その雅子さまが皇后となられて以来、大衆メディアで「令和のPVクイーン」とまで呼ばれるほどに人々の関心を引いている理由を、私は以前このコラムでこう書いた(「なぜ雅子様は突如として日本社会で復権したか」)。

 G20での雅子さまは有り体に言って、ゴージャスだった。語学力も国際外交力も、どこに出したって恥ずかしくない品格と教養と体格の持ち主である皇后が、もはやプリンセスなんて副次的な立場でなく主役の天皇夫妻として日本の外交の大舞台で堂々と振る舞い、海外の賞賛の声を獲得する。それは、欧米人に比べて「貧相」「貧弱」との印象をどうしたって払拭できない日本人が、政治やら外交の場で初めて「対等にゴージャス」と映る瞬間だったのだ。皇后雅子という存在は、男女にかかわらず日本外交史上「破格」であると、誰もが理解した。
 もともとの雅子さまファンたちは、「彼女がようやくあるべき姿に戻った」と感じて快哉を叫んだだろう。

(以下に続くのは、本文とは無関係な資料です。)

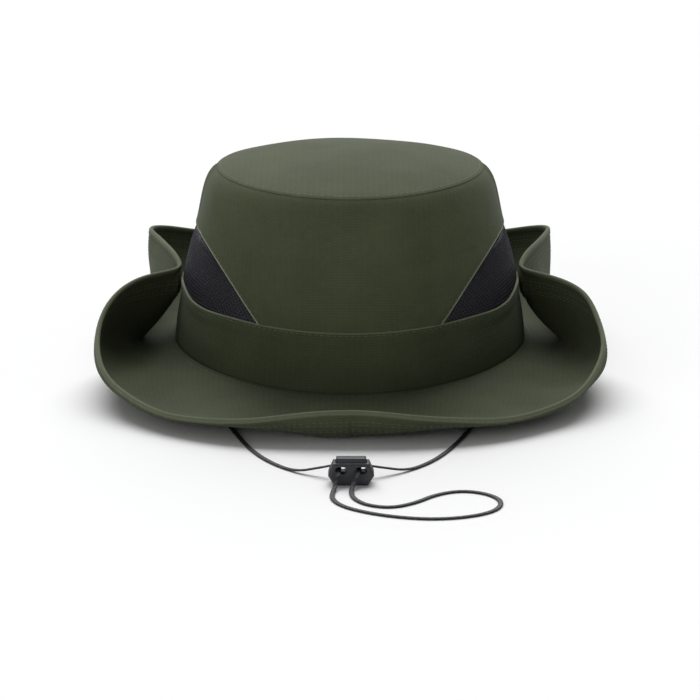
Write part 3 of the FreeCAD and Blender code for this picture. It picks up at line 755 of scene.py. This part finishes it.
def make_brim():
    count = QUARTER_COLUMNS * 4
    even = np.linspace(0, 360, 1441)
    rim_line = np.stack([around_brim(1, even, -1), around_brim(2, even), around_brim(3, even)], -1)
    rim_run = steps_along(rim_line, 0)
    quarter_marks = np.interp([0, 90, 180, 270, 360], even, rim_run)
    wanted = np.concatenate([np.linspace(quarter_marks[q], quarter_marks[q + 1], QUARTER_COLUMNS + 1)[:-1]
                             for q in range(4)])
    angle = np.interp(wanted, rim_run, even)
    near = np.linspace(NEAR_RIM, 0, NEAR_RIM_ROWS)
    middle, from_crown, length = brim_grid(angle, near)
    from_rim = length - from_crown
    normals = grid_normals(middle, ring=True)
    rim_out = middle[:, -1] - middle[:, -2]
    rim_out /= np.linalg.norm(rim_out, axis=-1, keepdims=True)
    run = wanted[:, None]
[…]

だがそれと同時に、あのG20で雅子さまの姿はどこか日本人の対外的な「誇り」にぴったりとマッチして、彼女は(ヒロインではなく)ヒーローになったのだ。

父や夫の添え物ではない新しい女性皇族の姿

昭和の頃から、皇室のあれこれは週刊誌や女性ゴシップ誌の「鉄板ネタ」ではあった。だが、それらを日頃から好んで読む層では決してなかったような人々までもが、別の観点から皇室への関心を高めている。どうやらその中には新皇后雅子さまや女性天皇議論への共感、関心があるらしいというのが、アンケートの自由回答から読み取れた。

「雅子さまの活躍を期待しています」「ご体調が心配ですが、無理なくご自身のペースで頑張って」「愛子さまを皇太子に」。雅子さまや愛子さまだけではない。これまでのバッシングや不遇を乗り越えて、父や夫の添え物ではなく自我のある個人として主体的に、新たな舞台で輝いていく新しい女性皇族。多くの人々は天皇家の新時代にこれからの日本社会や家族の姿を投影しているのだ。